# Different keyboards with iOS8 iPhone



## Migs123 (Oct 28, 2013)

Hello I updated my phone yesterday to ios8 and now there's a new feature where you can install a different keyboard. I would really enjoy using another keyboard so I downloaded an app and I added the app's keyboard and I added it in the keyboard section of settings. The thing is though when I add another 3rd Party keyboard it says I have to grant it "full a access" and when I do a message pops up asking me if I really want to give it access because giving it free access allows the developer of this keyboard to transmit anything I like including bank information and sensitive material. I'm confused because there was so much hype about the keyboards but is it safe? I mean I have a password app on my iPhone, and I log into my bank through the iPhone. Why would apple allow these keyboarss if developers (in giving them free access could use it to steal information?
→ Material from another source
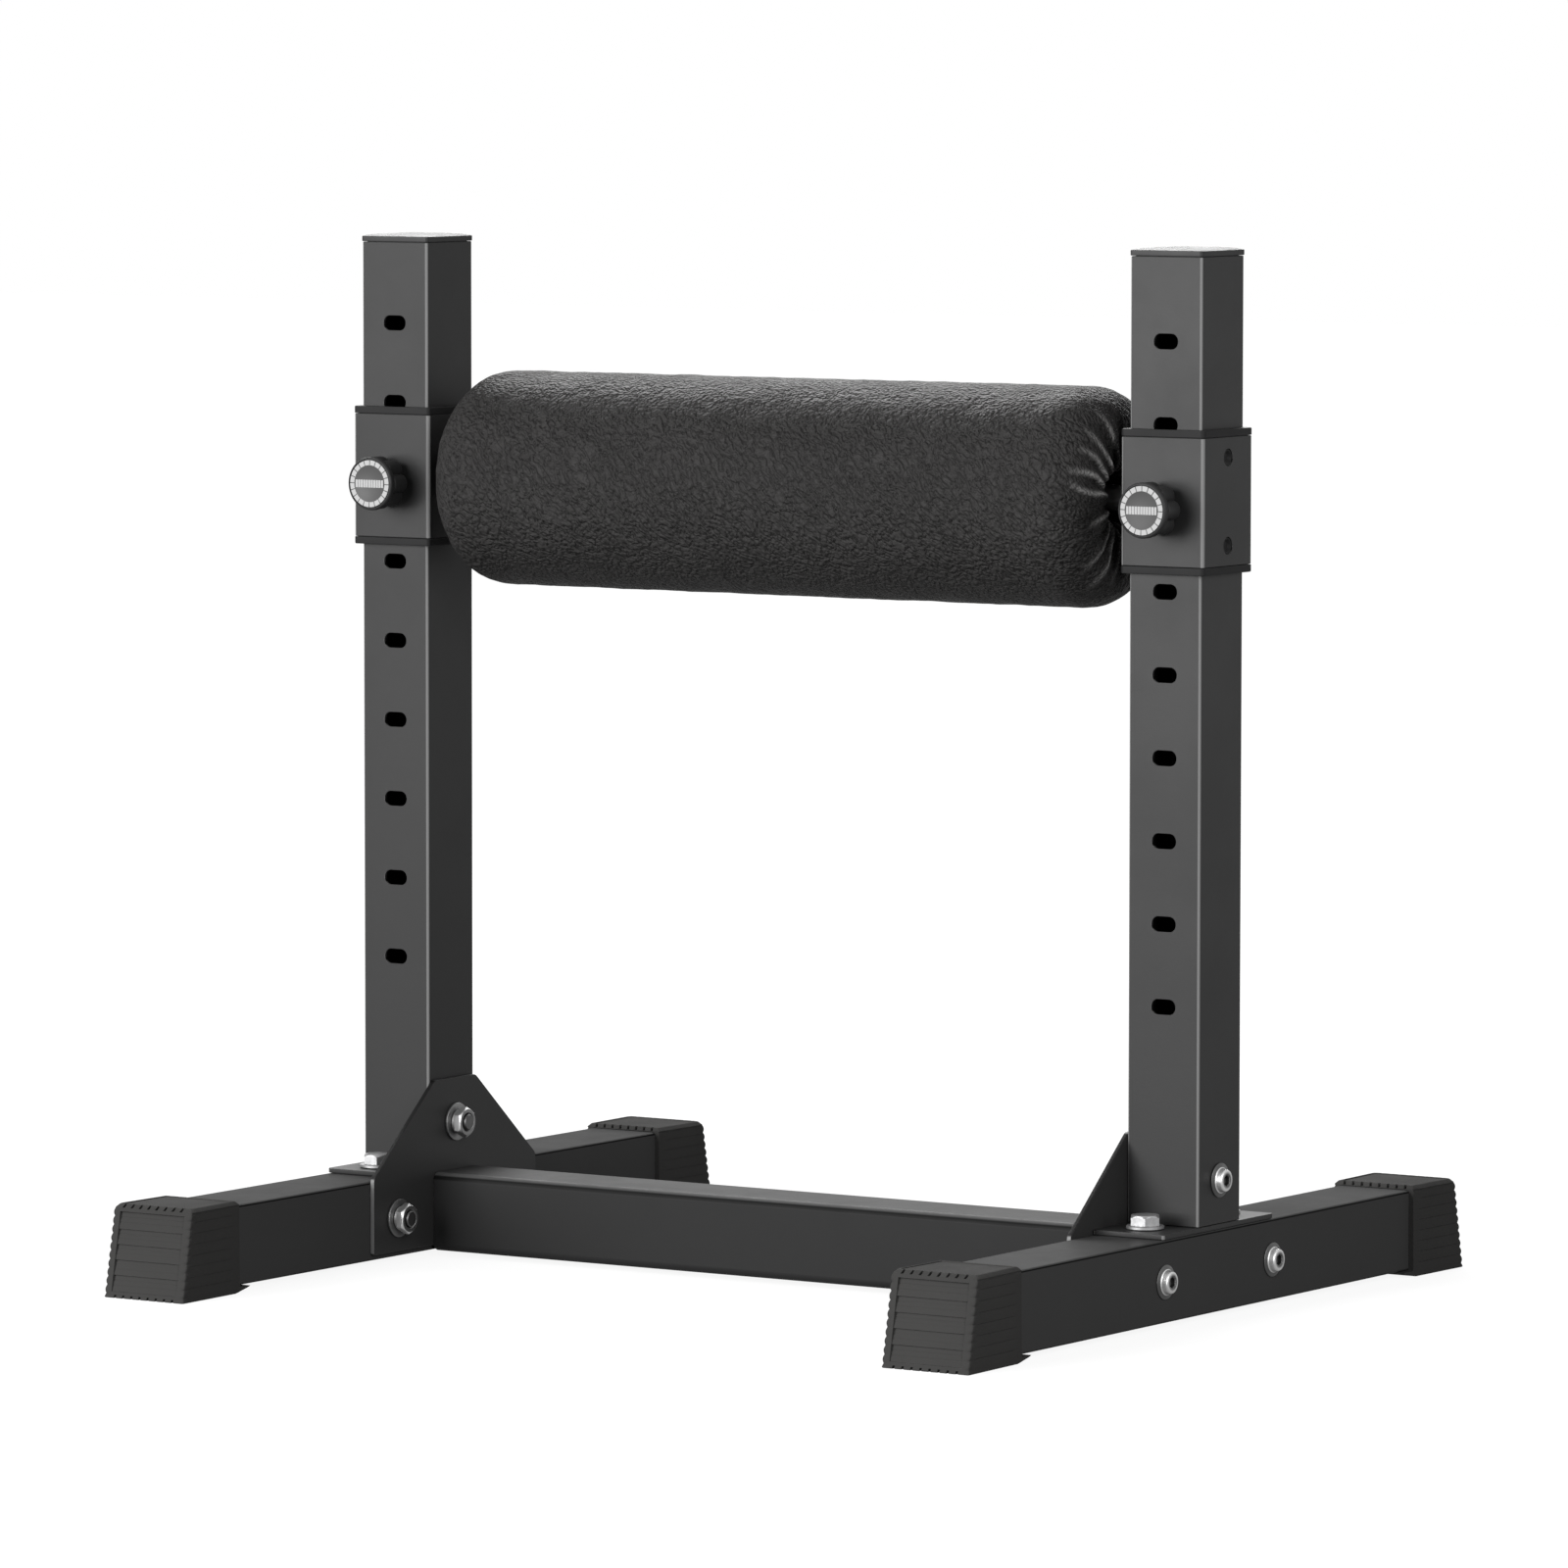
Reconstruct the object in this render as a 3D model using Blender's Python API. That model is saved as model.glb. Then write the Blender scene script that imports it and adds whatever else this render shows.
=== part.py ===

Are they safe to use? I mean can they steal my passwords to my emails and give it to hackers and just screw with you? Did they sign any agreement with Apple so our information is safe? It's like they are sAying "oh you can download it, but stay paranoid ". I just don't get it. Am I making a big deal of this?


----------



## sobeit (Nov 11, 2007)

it has to have full access not to steal but for you to be able to use it in and for those other applications. those warning are always confusing since they give the worse case scenario so that one warning fits all. the only thing I can say is if you do not feel safe using it, don't.


----------



## Migs123 (Oct 28, 2013)

Is there a forum where I can talk about iOS 8? What is going on with apple? I don't see any kind of improvement at all between ios7 and ios8. Maybe I'm missing something. Only certain apps have the wigits. I fell like there is no innovation left at apple with iPhones and they are just making glorified patches to ios7. I'm so disappointed with what is going on. And the totally white screen that gives me migraines?


----------



## Migs123 (Oct 28, 2013)

And I See in the "tips" section of the "new" features but many of them I could use before anyway....


----------



## joeten (Dec 4, 2008)

There is a comparison review here with some tips (advanced) so it say's iOS 8 vs iOS 7 comparison review - Review - Macworld UK


----------